The African American Choral Ensemble will present its 43rd annual Spring Concert at 8 p.m. April 28 at the Buskirk-Chumley Theater.
Directed by Professor Raymond Wise, the group's 40 members will perform works by African composers, including Byron Smith, Phillip K. Jones, II, Stevie Wonder and others. The evening will also feature works composed by Wise himself.
The program includes spirituals, African folk songs, traditional and contemporary gospels, secular music and opportunities for audience participation. Additionally, the Jacobs School of Music group Notus will join in to sing “Blessed Assurance.”

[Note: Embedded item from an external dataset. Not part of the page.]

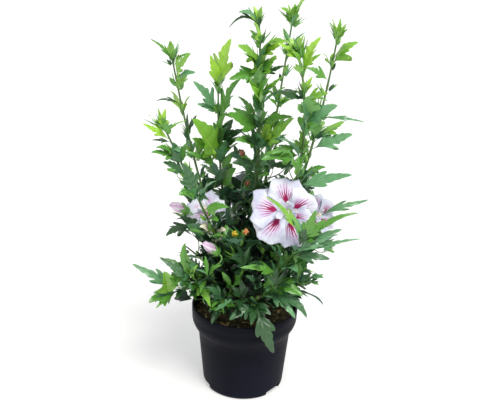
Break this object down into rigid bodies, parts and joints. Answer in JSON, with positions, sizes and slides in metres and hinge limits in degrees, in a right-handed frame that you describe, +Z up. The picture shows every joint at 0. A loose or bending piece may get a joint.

Wise said every year his group tries to take audience members on an interactive journey exploring African music, from Africa to modern day.
The African American Choral Ensemble, founded in 1976, is one of three performance groups that make up the African American Arts Institute at IU.
Students participate and receive credit through two courses, AAA-D A 100: African American Choral Ensemble: Foundations and Practices and AAD-A 339: African American Choral Ensemble: Advanced Studies and Practices, which are offered by African American and African Diaspora Studies from 2:30 p.m. to 4 p.m. Monday and Wednesday.
The African American Choral Ensemble has toured North America, Canada and Europe, appeared on radio and television and made up the choruses of operas and musical theater productions such as "Porgy and Bess" and "The Gospel of Colonus." It has opened for national recording artists such as The Blind Boys of Alabama and The Charles Ray Show.
Wise said the group is made up of undergraduates, graduates and community members of all variety of majors and occupations, but the students all share a love of music.
The group performs at a variety of smaller concerts and events before its culminating performance in April. Shortly after the concert, the African American Choral Ensemble will hold auditions Monday, April 30, at the Neal-Marshall Black Culture Center, Room 219.
Wise said the spring performance is meant to unify the community through music.
“It’s what we call a collective art. It’s not just an experience to watch, it’s an experience to participate throughout,” Wise said. “That’s a wonderful opportunity for community-building, unifying especially at this time that we are in our world when there are so many things dividing us, it’s a wonderful opportunity for us to bring community together.